● INSTRUCTIONS TO FOLLOW: Starting at the line containing "triangles.push(0, i + 1, i);", please quote every line up to and including the line containing "obj.parent = empty", exactly, and nothing beyond.

● DATA:

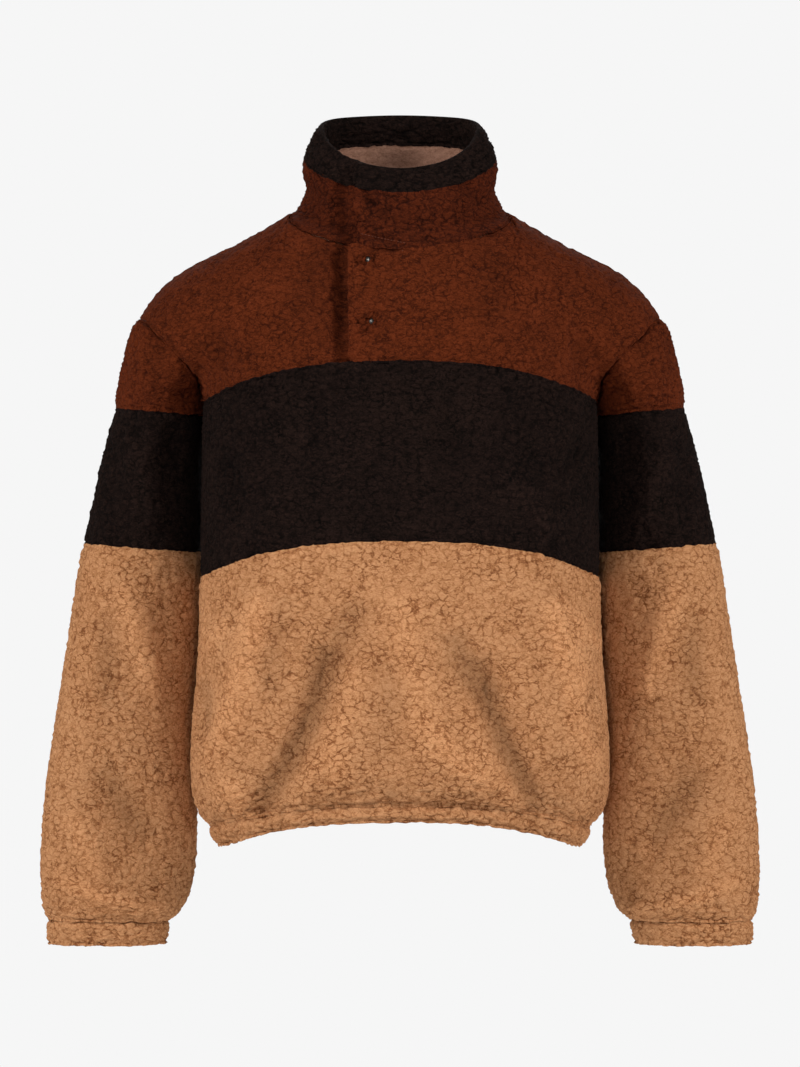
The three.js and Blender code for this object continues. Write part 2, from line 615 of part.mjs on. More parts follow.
// The lower body, puckered where it is sewn to the hem band.
const LOWER_HEIGHTS = [SEAM.hem, -608, -599, -584, -560, -533, -506, -479, -451, -423, -395, SEAM.waist];
function pucker(grid, row, depth) {
  for (const [i, k] of grid[row].entries()) {
    k.p.addScaledVector(k.n, depth * (i % 2 ? -1 : 0.6) * (1 + 0.4 * Math.sin(i * 2.3)));
  }
}
function lowerPanel(around) {
  const grid = foldBody(LOWER_HEIGHTS.map(around));
  pucker(grid, 2, GATHER_HEM);
  pucker(grid, 3, GATHER_HEM / 2);
  return wall(trimmed(grid));
}
add("front_lower_band", lowerPanel(aroundFront), CAMEL);
add("back_lower_band", lowerPanel(aroundBack), CAMEL);

// The hem band, one ring with its elastic inside.
const hemRing = (height) => [...aroundFront(height).slice(0, -1), ...aroundBack(height)];
add("hem_band", wall(trimmed([SEAM.hemEdge, -625, SEAM.hem].map(hemRing), true), CLOTH, true), CAMEL);

// The yokes. The wearer's right front passes under the left one at the placket.
function shoulderLine(side, hole, neckTurn) {
  const line = SHOULDER_SHARES.map((t) => onShoulder(side, t));
  line[0] = hole[0];
  line[SHOULDER_CELLS] = onNeckline(neckTurn);
  return line;
}
const leftShoulder = shoulderLine(1, armholes.left, LEFT_TURNS.at(-1));
const rightShoulder = shoulderLine(-1, armholes.right, RIGHT_TURNS[0]);
const armholeFront = (hole) => hole.slice(0, CHEST_POINT + 1).reverse();
const armholeBack = (hole) => [...hole.slice(CHEST_POINT_BACK), hole[0]];

// A line up the front from the chest seam to the neckline, as many rows as the armhole's front.
function placketLine(x, neckTurn) {
  const [low, high] = [onTrunk(SEAM.chest, turnAt(x)), onNeckline(neckTurn)];
  return share(0, 1, CHEST_POINT).map((t, j) => {
    if (j === 0) return low;
    if (j === CHEST_POINT) return high;
    const guess = low.p.clone().lerp(high.p, t);
    return knot(bodyForm, leave(bodyForm, point(guess.x, TRUNK_MID, guess.z), guess));
  });
}
const leftTop = [...LEFT_TURNS.slice(0, -1).map(onNeckline), ...[...leftShoulder].reverse()];
const flapEdge = placketLine(PLACKET_EDGE, FLAP_TURN.yoke);
const leftYoke = foldBody(span(overShoulders(-1), chestLeft, leftTop, flapEdge, armholeFront(armholes.left)));

const rightTop = [...rightShoulder, ...RIGHT_TURNS.slice(1).map(onNeckline)];
const rampLine = placketLine(PLACKET_EDGE - 24, RIGHT_TURNS.at(-1));
const rightYoke = foldBody(span(overShoulders(-1), chestRight, rightTop, armholeFront(armholes.right), rampLine));
// Under the flap the layer steps in, further at the neck where the collar is two layers thick.
const UNDER_YOKE = CLOTH + 1.4; // with a little air between
const UNDER_COLLAR = CLOTH + COLLAR_LINING + 3 * SEAM_GAP;
const steppedIn = (k, depth) => ({ p: k.p.clone().addScaledVector(k.n, -depth), n: k.n });
const underLines = [placketLine(PLACKET_EDGE - 3, UNDER_TURNS[0]), placketLine(UNDERLAP_EDGE, UNDER_TURNS[1])];
const underRows = rightYoke.map((row, j) => [
  ...row,
  ...underLines.map((line) => steppedIn(line[j], j === CHEST_POINT ? UNDER_COLLAR : UNDER_YOKE)),
]);
add("front_yoke_right", wall(trimmed(underRows)), RUST);

const backTop = [...leftShoulder, ...BACK_TURNS.slice(1, -1).map(onNeckline), ...[...rightShoulder].reverse()];
const backSides = [armholeBack(armholes.left), armholeBack(armholes.right)];
const backYoke = foldBody(span(overShoulders(1), chestBack, backTop, ...backSides));
add("back_yoke", wall(trimmed(backYoke)), RUST);

// Snap caps in the flap. Each sits in a pit of the pile, cut with a plain cylinder.
const SNAPS = [
  { name: "snap_upper", x: -31, z: -56 },
  { name: "snap_lower", x: -28, z: -117 },
];
const SNAP_RADIUS = 4.4;
const PIT = { radius: 5.2, depth: 3.6 };
function placed(geometry, p, n) {
  const turn = new THREE.Quaternion().setFromUnitVectors(point(0, 1, 0), n);
  return geometry.applyQuaternion(turn).translate(p.x, p.y, p.z);
}
function toManifold(geometry) {
  const bare = new THREE.BufferGeometry();
  bare.setAttribute("position", geometry.getAttribute("position"));
  bare.setIndex(geometry.getIndex());
  const merged = mergeVertices(bare, 1e-4);
  const mesh = new wasm.Mesh({
    numProp: 3,
    vertProperties: new Float32Array(merged.getAttribute("position").array),
    triVerts: new Uint32Array(merged.getIndex().array),
  });
  return new wasm.Manifold(mesh);
}
function fromManifold(solid) {
  const mesh = solid.getMesh();
  const geometry = new THREE.BufferGeometry();
  geometry.setAttribute("position", new THREE.BufferAttribute(mesh.vertProperties, 3));
  geometry.setIndex(new THREE.BufferAttribute(mesh.triVerts, 1));
  return geometry;
}
let flap = toManifold(wall(trimmed(leftYoke)));
const snapProfile = [
  [0, -0.9],
  [SNAP_RADIUS - 0.4, -0.9],
  [SNAP_RADIUS, -0.5],
  [SNAP_RADIUS - 0.3, 0.1],
  [SNAP_RADIUS - 1.6, 0.9],
  [0, 1.3],
].map(([x, y]) => new THREE.Vector2(x, y));
for (const snap of SNAPS) {
  const { p, n } = knot(bodyForm, leave(bodyForm, point(snap.x, TRUNK_MID, snap.z), point(snap.x, -200, snap.z)));
  const pit = new THREE.CylinderGeometry(PIT.radius + 1, PIT.radius, PIT.depth + 6, 20).translate(0, 3 - PIT.depth / 2, 0);
  flap = flap.subtract(toManifold(placed(pit, p, n)));
  const cap = new THREE.LatheGeometry(snapProfile, 20).translate(0, SEAM_GAP + 0.9 - PIT.depth, 0);
  add(snap.name, mergeVertices(placed(cap, p, n).deleteAttribute("normal").deleteAttribute("uv"), 1e-4), STEEL, 0.35, 0.9);
}
add("front_yoke_left", fromManifold(flap), RUST);

// Sleeves. The rings start under the arm and go round by the front; 0 is the outer edge.
const SLEEVE_TURNS = share(180, -180, SLEEVE_COLUMNS);
const BAND_SHARES = [1, 0.79, 0.58, 0.37, 0.17, 0];
const LOWER_SLEEVE = [SEAM.cuff, -706, -698, -684, -662, -634, -605, -575, -545, -514, -484, -453, -423, -393, -363, SEAM.sleeveWaist];
const CAP_PUFF = 3.5;
for (const [name, side] of [["left", 1], ["right", -1]]) {
  const hole = armholes[name].map((k) => {
    const deep = smoothstep(-k.p.z, 160, 180);
    return { p: k.p.clone().add(point(side * deep * SEAM_GAP, 0, 0)), n: k.n };
  });
  const shift = side > 0 ? 0 : 9;
  const foldedRow = (row) =>
    row.map((k) => {
      const seen = { p: point(Math.abs(k.p.x), k.p.y, k.p.z + shift), n: k.n };
      const lift = folded(seen, SLEEVE_FOLDS_FRONT, SLEEVE_FOLDS_BACK).p.sub(seen.p).dot(k.n);
      return { p: k.p.clone().addScaledVector(k.n, lift), n: k.n };
    });
  const ring = (outer, inner) => SLEEVE_TURNS.map((turn) => onSleeve(side, outer, inner, turn));

  const chestRing = ring(SEAM.sleeveChest, SEAM.sleeveChestInner);
  chestRing[0] = hole[UNDERARM_POINT];
  chestRing[1] = hole[UNDERARM_POINT - 1];
  chestRing[SLEEVE_COLUMNS - 1] = hole[UNDERARM_POINT + 1];
  chestRing[SLEEVE_COLUMNS] = hole[UNDERARM_POINT];
  const bandRings = BAND_SHARES.map((t) =>
    t === 0
      ? chestRing
      : ring(lerp(SEAM.sleeveChest, SEAM.sleeveWaist, t), lerp(SEAM.sleeveChestInner - 6, SEAM.sleeveWaistInner, t)),
  );
  add(`sleeve_${name}_band`, wall(trimmed(bandRings.map(foldedRow), true), CLOTH, true), ESPRESSO);

  const lag = (height) => lerp(SEAM.sleeveWaistInner - SEAM.sleeveWaist, 0, (height - SEAM.sleeveWaist) / (SEAM.cuff - SEAM.sleeveWaist));
  const lowerRings = LOWER_SLEEVE.map((height) => foldedRow(ring(height, height + lag(height))));
  for (const [row, depth] of [[2, GATHER_CUFF], [3, GATHER_CUFF / 2]]) {
    pucker(lowerRings, row, depth);
    lowerRings[row][SLEEVE_COLUMNS] = lowerRings[row][0];
  }
  add(`sleeve_${name}_lower`, wall(trimmed(lowerRings, true), CLOTH, true), CAMEL);

  const cuffRings = [SEAM.cuffEdge, -723, SEAM.cuff].map((height) => ring(height, height));
  add(`cuff_${name}`, wall(trimmed(cuffRings, true), CLOTH, true), CAMEL);

  // The cap lies between the armhole and the band, and puffs a little above the armhole seam.
  const seam = chestRing.slice(1, SLEEVE_COLUMNS);
  const crown = [];
  for (const [from, to] of [[hole[1], hole[0]], [hole[0], hole.at(-1)]]) {
    for (const t of share(0, 1, (SLEEVE_COLUMNS - 2) / 2).slice(crown.length ? 1 : 0)) {
      crown.push({ p: from.p.clone().lerp(to.p, t), n: from.n.clone().lerp(to.n, t) });
    }
  }
  const frontEdge = hole.slice(1, UNDERARM_POINT).reverse();
  const backEdge = hole.slice(UNDERARM_POINT + 1);
  const chart = roundSleeve(side);
  const cap = span(chart, seam, crown, frontEdge, backEdge);
  const nearCrown = cap.length - 2;
  for (let i = 1; i < cap[0].length - 1; i += 1) {
    cap[nearCrown][i] = charted(chart, chart.flat(cap[nearCrown][i].p.lerp(crown[i].p, 0.5)));
    for (const row of cap.slice(1, -1)) row[i].p.addScaledVector(row[i].n, CAP_PUFF);
  }
  add(`sleeve_${name}_cap`, wall(trimmed(cap)), RUST);
}

// The collar: an outer wall, its lining, and a folded band along the rim. All three run from the
// edge that laps over, round the neck, to the edge that lies under it.
const collarTurns = [...LEFT_TURNS, ...BACK_TURNS.slice(1), ...RIGHT_TURNS.slice(1), ...UNDER_TURNS];
const WALL_SHARES = [0, 0.12, 0.28, 0.5, 0.75, 1];
const columnInset = (column) => (column > collarTurns.length - 3 ? UNDER_COLLAR : 0);
function collarKnot(column, t) {
  const turn = column === 0 ? lerp(FLAP_TURN.low, FLAP_TURN.high, t) : collarTurns[column];
  const [seam, rim] = ["seam", "rim"].map((c) => read(COLLAR_EDGE, c, awayFromFront(turn)));
  return steppedIn(onCollar(turn, lerp(seam, rim, t), read(COLLAR_PROFILE, "out", t)), columnInset(column));
}
function neckKnot(column) {
  const k = onNeckline(collarTurns[column]);
  if (column > 0) return steppedIn(k, columnInset(column));
  const t = (FLAP_TURN.low - FLAP_TURN.yoke) / (LEFT_TURNS[1] - LEFT_TURNS[0]);
  return { p: k.p.lerp(onNeckline(LEFT_TURNS[1]).p, t), n: k.n };
}
function bandShare(column) {
  const [seam, rim, band] = ["seam", "rim", "band"].map((c) => read(COLLAR_EDGE, c, awayFromFront(collarTurns[column])));
  return 1 - band / (rim - seam);
}
const collarWall = WALL_SHARES.map((part) =>
  collarTurns.map((_, column) => (part === 0 ? neckKnot(column) : collarKnot(column, part * bandShare(column)))),
);
add("collar_outer", wall(trimmed(collarWall)), RUST);
const collarFacing = collarWall.map((row) => row.map((k) => steppedIn(k, CLOTH + SEAM_GAP)));
add("collar_lining", wall(trimmed(collarFacing), COLLAR_LINING), BISCUIT);

// The folded band's section: up the outside, round the fold and down the inside.
const BAND_THICK = CLOTH + SEAM_GAP + COLLAR_LINING;
const BAND_SECTION = [
  { high: 0, deep: 0 },
  { high: 0.25, deep: -0.1 },
  { high: 0.55, deep: -0.12 },
  { high: 0.8, deep: 0 },
  { high: 0.94, deep: 0.18 },
  { high: 1, deep: 0.5 },
  { high: 0.94, deep: 0.82 },
  { high: 0.8, deep: 1 },
  { high: 0.55, deep: 1.08 },
  { high: 0.25, deep: 1.06 },
  { high: 0, deep: 1 },
  { high: 0, deep: (CLOTH + SEAM_GAP) / BAND_THICK },
  { high: 0, deep: CLOTH / BAND_THICK },
];
const bandSections = collarTurns.map((_, column) => {
  const low = bandShare(column);
  return BAND_SECTION.map(({ high, deep }) => {
    const k = collarKnot(column, lerp(low, 1, high));
    return k.p.addScaledVector(k.n, -deep * BAND_THICK).add(point(0, 0, high === 0 ? SEAM_GAP / 2 : 0));
  });
});
function bar(sections) {
  const wide = sections[0].length;
  const corners = sections.map((_, j) => share(0, wide, wide).map((i) => j * wide + (i % wide)));
  const triangles = [];
  const points = sections.flat();
  quads(points, corners, triangles);
  const last = (sections.length - 1) * wide;
  for (let i = 1; i + 1 < wide; i += 1) {
    triangles.push(0, i + 1, i);
    triangles.push(last, last + i, last + i + 1);
  }
  return closed(points, triangles);
}
add("collar_band", bar(bandSections), ESPRESSO);

export default pullover;
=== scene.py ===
"""A sherpa fleece pullover: each panel is dressed in its pile over the form of its own solid."""
import math

import bmesh
import bpy
import numpy as np
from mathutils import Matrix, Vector
from mathutils.bvhtree import BVHTree


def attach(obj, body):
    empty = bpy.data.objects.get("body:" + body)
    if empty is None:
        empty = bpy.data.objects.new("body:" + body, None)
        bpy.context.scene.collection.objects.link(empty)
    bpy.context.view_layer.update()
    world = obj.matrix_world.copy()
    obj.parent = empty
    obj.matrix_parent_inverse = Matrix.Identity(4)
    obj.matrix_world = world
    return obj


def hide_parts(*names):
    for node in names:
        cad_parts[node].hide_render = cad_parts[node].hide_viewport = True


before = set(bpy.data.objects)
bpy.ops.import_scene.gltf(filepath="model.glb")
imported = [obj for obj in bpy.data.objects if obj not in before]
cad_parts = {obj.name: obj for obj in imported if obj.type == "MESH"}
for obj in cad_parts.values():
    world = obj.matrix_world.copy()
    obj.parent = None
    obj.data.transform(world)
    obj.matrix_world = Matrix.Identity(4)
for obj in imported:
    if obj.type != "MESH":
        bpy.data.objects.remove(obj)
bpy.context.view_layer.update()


# Chest bands: two panels of espresso sherpa, front and back, sewn between the yokes above and
# the camel panels below. Sherpa is a polyester pile on a knitted back, tumbled until the pile
# curls into crumbs with cracks between them.
MM = 0.001
WELD = 0.01 * MM  # points nearer than this are one
SEAM_ANGLE = math.radians(50)  # an edge that bends more than this is the rim of a panel
CRUMB = 7.5 * MM  # from one crumb to the next
PILE = 2.6 * MM  # from the top of a crumb down to its cracks
CURL = 2.9 * MM  # from one curl of pile to the next


def linear(colour):
    """An sRGB hex colour as Blender's linear one."""
    parts = [int(colour[i : i + 2], 16) / 255 for i in (0, 2, 4)]
    return (*[p / 12.92 if p <= 0.04045 else ((p + 0.055) / 1.055) ** 2.4 for p in parts], 1.0)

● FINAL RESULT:
    triangles.push(0, i + 1, i);
    triangles.push(last, last + i, last + i + 1);
  }
  return closed(points, triangles);
}
add("collar_band", bar(bandSections), ESPRESSO);

export default pullover;
=== scene.py ===
"""A sherpa fleece pullover: each panel is dressed in its pile over the form of its own solid."""
import math

import bmesh
import bpy
import numpy as np
from mathutils import Matrix, Vector
from mathutils.bvhtree import BVHTree


def attach(obj, body):
    empty = bpy.data.objects.get("body:" + body)
    if empty is None:
        empty = bpy.data.objects.new("body:" + body, None)
        bpy.context.scene.collection.objects.link(empty)
    bpy.context.view_layer.update()
    world = obj.matrix_world.copy()
    obj.parent = empty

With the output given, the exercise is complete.